L’arpentage suit donc cette étendue au au fil de l’eau sur un axe vertical du Nord - Sud de 71.69 kilomètres 11, de son embouchure dans la Manche sur la plaine alluviale de la commune de Courseulles-sur-Mer, marquée par ses paysages portuaires liés à sa production conchylicole au Nord, jusqu’à sa source sur les schistes des collines du Pré Bocage au cœur du bois de Brimbois sur la commune rurale de Jurques, au Sud. La Seulles longe ainsi une trentaines de communes rurales13, positionnées entre la ville de Bayeux à l’Est, et la Plaine de Caen et de l’estuaire de l’Orne à l’Ouest. 
Omnisciente, à l'origine de la vie, l’eau est matière, substance que l’homme façonne sans cesse. De part la présence de l’eau, résulte ainsi tout un anthroposystème, lié à sa gestion et son entretien : attention portée à la vulnérabilité des zones inondables, préservation de la biodiversité, des zones humides, gestion des friches hydrauliques, entretien des ouvrages d’arts, des lavoirs, des moulins, durant des siècles. 

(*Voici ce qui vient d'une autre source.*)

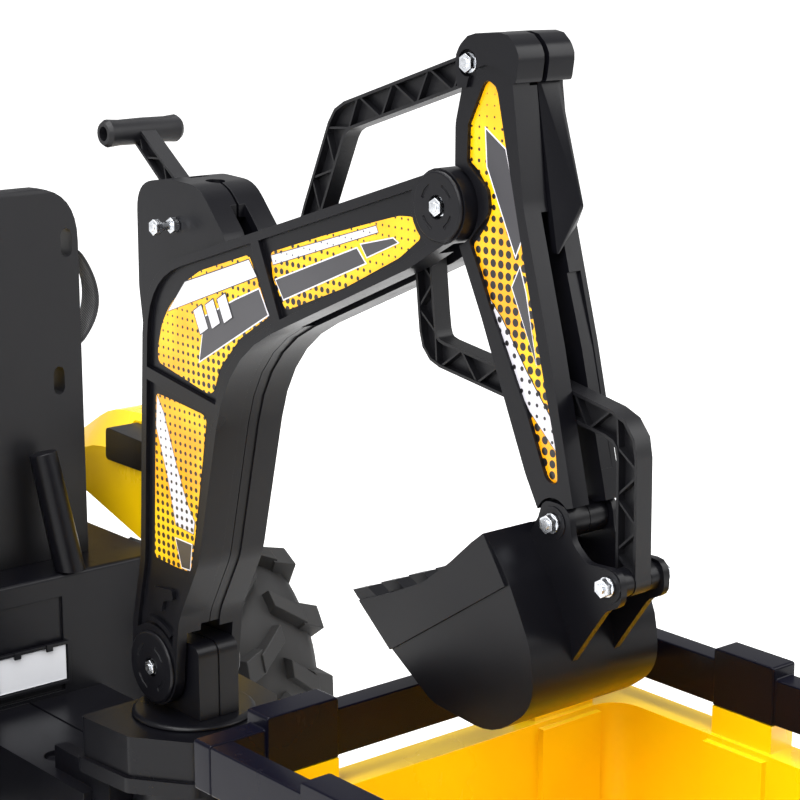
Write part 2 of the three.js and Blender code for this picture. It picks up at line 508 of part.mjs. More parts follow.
function buildSeat() {
  const half = 111;
  const profile = rounded([[SEAT_X, LEDGE_Z + GAP], [SEAT_X, 421, 7], [374, 421, 8], [400, 46, 50],
    [594, 46, 22], [606, LEDGE_Z + GAP]]);
  const front = wall(rounded([[-half, 0], [-half, 421, 62], [half, 421, 62], [half, 0]]), 340, 640);
  const slots = [[96, 358, 7], [81, 206, 7]].flatMap(([y, z, r]) => [y, -y].map((centre) =>
    wall([...circle([centre, z + 9], r, 4, 0, 180), ...circle([centre, z - 9], r, 4, 180, 360)], 340, 420)));
  add('seat', cut(slab(profile, -half, half).intersect(front), ...slots), 'satin');

  for (const [name, side] of Object.entries(SIDES)) {
    const post = strut([307, side * 60, LEDGE_Z - 10], [333, side * 44, 134], 17, 15.5, 16);
    add(`seat_strut_${name}`, cut(post, box(250, 370, -120, 120, -200, LEDGE_Z + GAP)), 'satin');
  }
  // the lap belt hangs in a loop from the right edge of the seat back
  const loop = band([[-half - 2.5, 348], [-half - 26, 298, 14], [-half - 2.5, 240]], 3);
  add('seat_belt', wall(loop, SEAT_X + 4, SEAT_X + 32), 'webbing');
}

function buildFenders() {
  // the fender is crowned: its outline shrinks towards its inner and outer edges
  const crest = (shrink) => rounded([[226 + shrink, 6], [232 + shrink, 30 - shrink * 0.2, 20],
    [266 + shrink * 0.7, 100 - shrink, 60], [340, 144 - shrink, 70], [460, 136 - shrink, 120],
    [548 - shrink * 0.7, 84 - shrink, 60], [574 - shrink, 10]]);
  const wheelRoom = circle([REAR_WHEEL.x, REAR_WHEEL.z], REAR_WHEEL.radius + 8, 48, 20, 160);
  const underneath = [[200, -30], [232, 14], [345, 8], [472, 45], [545, 26], [600, -30]];
  const hollow = [[244, -20], [266, 50], [340, 84], [460, 80], [536, 40], [545, -20]];
  for (const [name, side] of Object.entries(SIDES)) {
    const crown = wasm.Manifold.hull([slab(crest(36), ...layer(side, 175, 178)),
      slab(crest(0), ...layer(side, 214, 250)), slab(crest(8), ...layer(side, 258, FENDER_OUTER))]);
    const skin = cut(crown, slab(underneath, ...layer(side, 170, 300)),
      slab(wheelRoom, ...layer(side, 182, 300)), slab(hollow, ...layer(side, 184, FENDER_OUTER - 6)));
    const rest = slab(rounded([[226, 93.5, 6], [214, 106, 4], [300, 128, 6], [396, 132, 6], [398, 93.5, 6]]),
      ...layer(side, 165, 206));
    const restSeat = slab(rounded([[225.5, 93], [213, 106, 4], [300, 128.5, 6], [396, 200], [398.5, 93]]),
      ...layer(side, 160, 206.5));
    add(`fender_${name}`, cut(skin, restSeat), 'yellow');
    add(`armrest_${name}`, rest, 'black');
  }
}

function buildFront() {
  const profile = rounded([[782, -60], [782, 150, 30], [1000, 128, 90], [1072, 84, 40], [1080, -60]]);
  const body = slab(profile, -138, 138);
  const inside = rounded([[788, -70], [788, 144, 26], [998, 122, 80], [1066, 80, 36], [1074, -70]]);
  const room = slab(inside, -130, 130);
  const lampHoles = Object.values(SIDES).map((side) => rodX([side * 84, 20], 27, 1040, 1100, 20));
  add('bonnet', cut(body, room, ...lampHoles), 'yellow');
  for (const [name, side] of Object.entries(SIDES)) {
    const lens = solid(new THREE.LatheGeometry([[0, 0], [26.4, 0], [26.4, 26], [20, 33], [0, 36]]
      .map(([r, h]) => new THREE.Vector2(r, h)), 20).rotateZ(-Math.PI / 2).translate(1050, side * 84, 20));
    add(`headlight_${name}`, lens, 'plate');
  }
  const bumper = slab(rounded([[1081, -178], [1081, -90], [FRONT, -96, 4], [FRONT, -172, 4]]), -130, 130);
  add('bumper', bumper, 'black');

  const column = strut(COLUMN.top, COLUMN.foot, 13, 16, 20);
  add('steering_column', cut(column, box(781.6, 900, -60, 60, -60, 200)), 'black');
  const way = new THREE.Vector3(...COLUMN.top).sub(new THREE.Vector3(...COLUMN.foot)).normalize();
  const turn = new THREE.Quaternion().setFromUnitVectors(new THREE.Vector3(0, 0, 1), way);
  const place = (geometry) => solid(geometry.applyQuaternion(turn)
    .translate(...new THREE.Vector3(...COLUMN.top).addScaledVector(way, 14).toArray()));
  const ring = place(new THREE.TorusGeometry(92, 10, 6, 22));
  const spokes = [90, 210, 330].map((angle) =>
    place(new THREE.BoxGeometry(84, 22, 8).translate(47, 0, 0).rotateZ(degrees(angle))));
  const hub = place(new THREE.CylinderGeometry(24, 30, 26, 28).rotateX(Math.PI / 2));
  add('steering_wheel', join(ring, ...spokes, hub), 'black');

  const [px, pz] = PEDAL_HINGE;
  const sole = slab(
    rounded([[px - 6, pz + 2], [px + 62, pz + 34, 3], [px + 58, pz + 42, 3], [px - 10, pz + 10]]),
    PEDAL_Y - 26, PEDAL_Y + 26);
  add('pedal', join(sole, rodY([px, pz], 7.5, PEDAL_Y - 30, PEDAL_Y + 30, 20)), 'black');
}

// ---------------------------------------------------------------- wheels
/** A toothed outline: blocks stand out from a round tyre. */
function toothed(at, radius, height, count) {
  return Array.from({ length: count }, (_, i) => [[0, radius - height], [0.12, radius], [0.42, radius],
    [0.54, radius - height]].map(([share, r]) => {
    const angle = degrees(((i + share) * 360) / count);
    return [at[0] + r * Math.cos(angle), at[1] + r * Math.sin(angle)];
  })).flat();
}

/** A hub, dished rim and tyre as one moulding; tread is the number of blocks around each shoulder. */
function wheel({ x, z, radius, inner, outer }, side, bore, tread = 0) {
  const at = [x, z];
  const width = outer - inner;
  const height = tread ? radius * 0.08 : 0;
  const crown = radius - height * 1.7;
  const rim = radius * 0.6;
  const edge = [[0, 0.14], [radius * 0.22, 0.14], [rim * 0.86, 0.26], [rim, 0.04], [radius * 0.8, 0],
    [crown, 0.2]];
  const near = edge.map(([r, share]) => [r, side * (outer - share * width)]);
  const far = edge.map(([r, share]) => [r, side * (inner + share * width)]);
  const profile = side > 0 ? [...far, ...near.reverse()] : [...near, ...far.reverse()];
  const blocks = tread
    ? [slab(toothed(at, radius, height, tread), ...layer(side, inner + width * 0.08, outer - width * 0.08))]
    : [];
  const pockets = [8, 80, 152, 224, 296].map((turn) =>
    slab(ringPart(at, radius * 0.29, rim * 0.78, turn, turn + 44, 2),
      ...layer(side, outer - width * 0.34, outer)));
  return cut(join(turned(profile, at, 26), ...blocks), ...pockets, rodY(at, bore, -400, 400, 24));
}

function buildWheels() {
  const axleEnd = REAR_WHEEL.outer - 4;
  add('rear_axle', rodY([REAR_WHEEL.x, REAR_WHEEL.z], 10, -axleEnd, axleEnd, 10), 'steel');
  for (const [name, side] of Object.entries(SIDES)) {
    add(`rear_wheel_${name}`, wheel(REAR_WHEEL, side, 10 + GAP, 14), 'tyre');
    add(`front_wheel_${name}`, wheel(FRONT_WHEEL, side, 7 + GAP), 'tyre');
    const knuckle = join(
      rodZ([FRONT_WHEEL.x, side * KINGPIN_Y], 11, -237.4, -214.6, 12),
      rodZ([FRONT_WHEEL.x, side * KINGPIN_Y], 5, -252, -200, 10),
      rodY([FRONT_WHEEL.x, FRONT_WHEEL.z], 7, ...layer(side, KINGPIN_Y, FRONT_WHEEL.outer - 4), 10));
    add(`steering_knuckle_${name}`, knuckle, 'steel');
    add(`trailer_wheel_${name}`, wheel(TRAILER_WHEEL, side, 8 + GAP), 'tyre');
  }
}

// ---------------------------------------------------------------- trailer
const BOARD = 22;
const LUG_TOP = TRAILER.bottom - GAP;
// the raised lengths of each board, between two distances from the middle of the board
const FRONT_POSTS = [[-182, -110], [110, 182]];
const SIDE_POSTS = [[-564, -497], [-760, -693]];

const POST_PROUD = 3;

/** The outline of a board, or of one of its raised sleeves, between two ends. */
const boardOutline = (from, to, top) =>
  rounded([[from, TRAILER.bottom], [from, top, 3], [to, top, 3], [to, TRAILER.bottom]]);

function buildTrailer() {
  const { front, rear, half, rim } = TRAILER;
  for (const [name, x] of [['front', front - BOARD], ['rear', rear]]) {
    const sleeves = FRONT_POSTS.map(([a, b]) =>
      wall(boardOutline(a, b, TRAILER.tall), x - POST_PROUD, x + BOARD + POST_PROUD));
    const board = wall(boardOutline(-half, half, TRAILER.low), x, x + BOARD);
    add(`fence_${name}`, join(board, ...sleeves), 'gloss');
  }
  for (const [name, side] of Object.entries(SIDES)) {
    const board = boardOutline(rear + BOARD + GAP, front - BOARD - GAP, TRAILER.low);
    const sleeves = SIDE_POSTS.map(([a, b]) =>
      slab(boardOutline(a, b, TRAILER.tall), ...layer(side, half - BOARD - POST_PROUD, half + POST_PROUD)));
    add(`fence_${name}`, join(slab(board, ...layer(side, half - BOARD, half)), ...sleeves), 'gloss');
  }

  const inner = { front: front - BOARD - 8, rear: rear + BOARD + 8, half: half - BOARD - 8 };
  const loop = (grow, radius) => rounded([
    [inner.front + grow, -inner.half - grow, radius], [inner.front + grow, inner.half + grow, radius],
    [inner.rear - grow, inner.half + grow, radius], [inner.rear - grow, -inner.half - grow, radius]]);
  const shell = join(plate(loop(6, 36), -118, rim - 4), plate(loop(34, 22), rim - 9, rim));
  const postWalls = [
    ...FRONT_POSTS.flatMap(([a, b]) => [front - BOARD, rear].map((x) =>
      box(x - POST_PROUD, x + BOARD + POST_PROUD, a, b, rim - 2, LUG_TOP))),
    ...SIDE_POSTS.flatMap(([a, b]) => Object.values(SIDES).map((side) =>
      box(a, b, ...layer(side, half - BOARD - POST_PROUD, half + POST_PROUD), rim - 2, LUG_TOP)))];
  const pilasters = [
    ...FRONT_POSTS.flatMap(([a, b]) => [box(inner.front - 6, inner.front + 2, a, b, -112, rim - 5),
      box(inner.rear - 2, inner.rear + 6, a, b, -112, rim - 5)]),
    ...SIDE_POSTS.flatMap(([a, b]) => Object.values(SIDES).map((side) =>
      box(a, b, ...layer(side, inner.half - 6, inner.half + 2), -112, rim - 5)))];
  const floorRibs = [-0.5, 0, 0.5].map((share) =>
    box(inner.rear - 2, inner.front + 2, share * inner.half - 5, share * inner.half + 5, -112, -105));
  const tub = cut(shell, plate(loop(0, 32), -110, 60));
  add('trailer_tub', join(tub, ...postWalls, ...pilasters, ...floorRibs), 'yellow');

  const bar = join(box(-420, HITCH_X, -17, 17, -165.6, -148), rodZ([HITCH_X, 0], 24, -165.6, -148, 16),
    box(-440, -404, -60, 60, -165.6, -118.4));
  add('trailer_drawbar', cut(bar, rodZ([HITCH_X, 0], 5 + GAP, -180, -140)), 'black');
  const pinHead = rodZ([HITCH_X, 0], 10, -147.6, -140, 24);
  add('hitch_pin', join(rodZ([HITCH_X, 0], 5, -186, -143, 16), pinHead), 'zinc');
  const { x, z } = TRAILER_WHEEL;
  const bracket = rounded([[x - 60, -118.4], [x + 60, -118.4], [x + 16, z - 14, 12], [x - 16, z - 14, 12]]);
  const brackets = Object.values(SIDES).map((side) => slab(bracket, ...layer(side, 146, 154)));
  add('trailer_axle', join(rodY([x, z], 8, -218, 218, 10), ...brackets,
    box(x - 60, x + 60, -154, 154, -126, -118.4)), 'steel');
}

buildTurret();
buildBoom();
buildLever();
buildLinks();
buildStick();
buildBucket();
buildPedestal();
buildHull();
buildSeat();
buildFenders();
buildFront();
buildWheels();
buildTrailer();

object.name = 'ride_on_digger';
object.position.set(-(FRONT + REAR) / 2, 0, -FLOOR);

export default object;
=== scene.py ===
"""The looks of the ride-on digger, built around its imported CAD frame.

Lengths in the tables are millimetres from the boom's foot pivot, as [x, z] in the plane of the arm,
with +X forwards, +Y to the rider's left and +Z up. at() turns them into the frame's metres.
"""
import json
import math

import bmesh
import bpy
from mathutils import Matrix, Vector
from mathutils.geometry import tessellate_polygon


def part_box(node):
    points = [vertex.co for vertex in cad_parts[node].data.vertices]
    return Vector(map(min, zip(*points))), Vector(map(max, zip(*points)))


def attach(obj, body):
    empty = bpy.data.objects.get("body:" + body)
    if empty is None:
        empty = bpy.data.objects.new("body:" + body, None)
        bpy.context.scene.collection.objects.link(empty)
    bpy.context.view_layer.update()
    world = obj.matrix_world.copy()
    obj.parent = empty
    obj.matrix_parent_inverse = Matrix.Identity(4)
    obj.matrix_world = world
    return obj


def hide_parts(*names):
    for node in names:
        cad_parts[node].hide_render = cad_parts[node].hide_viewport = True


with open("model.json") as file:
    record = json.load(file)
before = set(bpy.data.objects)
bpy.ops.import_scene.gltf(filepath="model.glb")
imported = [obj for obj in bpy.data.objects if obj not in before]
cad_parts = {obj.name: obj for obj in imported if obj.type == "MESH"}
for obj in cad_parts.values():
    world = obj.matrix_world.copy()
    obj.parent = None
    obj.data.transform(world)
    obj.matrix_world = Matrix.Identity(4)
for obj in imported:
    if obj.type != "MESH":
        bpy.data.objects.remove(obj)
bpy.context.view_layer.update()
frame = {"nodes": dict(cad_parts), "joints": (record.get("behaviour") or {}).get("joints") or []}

JOINT = {joint["name"]: Vector(joint["pos_m"]) for joint in frame["joints"]}
FOOT = JOINT["boom_lift"]
MM = 0.001
SIDES = {"left": 1, "right": -1}

# how far from the middle plane the sunk panels of the boom and the stick lie
BOOM_PANEL_Y = 33.0
STICK_PANEL_Y = 22.2
FOIL = 0.3  # thickness of a decal


def at(x, y, z):
    """A point given in millimetres from the boom's foot pivot, in the frame's metres."""
    return FOOT + Vector((x, y, z)) * MM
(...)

Véritables palimpsestes au cours de leur histoire, ces actions engendrent d'innombrables catastrophes naturelles, réduction effrayante de la faune et la flore liée à la pollution des sols, appauvrissement de l’eau, sécheresse qui produit des crues et inondations, extensions urbaines démesurées et irréversibles, engendrent des inégalités socio-spatiales, par la désertification de nombreuses zones rurales. 
L'irréversibilité des actions du passage de l’homme sur la nature ne sont donc pas sans conséquences, et doit être en continuum entre le visible et le non-visible, le matériel et l’immatériel, le bâti et la nature. Bien que les cours d’eau ruraux soient des territoires peu étudiés, l’eau de la Seulles devient donc une ressource majeure dans le processus de développement des villages au fil des siècles. 
Et pourtant, durant mes enquêtes de terrain, le dialogue entamé avec les habitants illustre la force évocatrice de ces paysages hydrologiques sur leur quotidien, leur rappelant la mémoire et la valeur qu’ils tissent avec le lieu.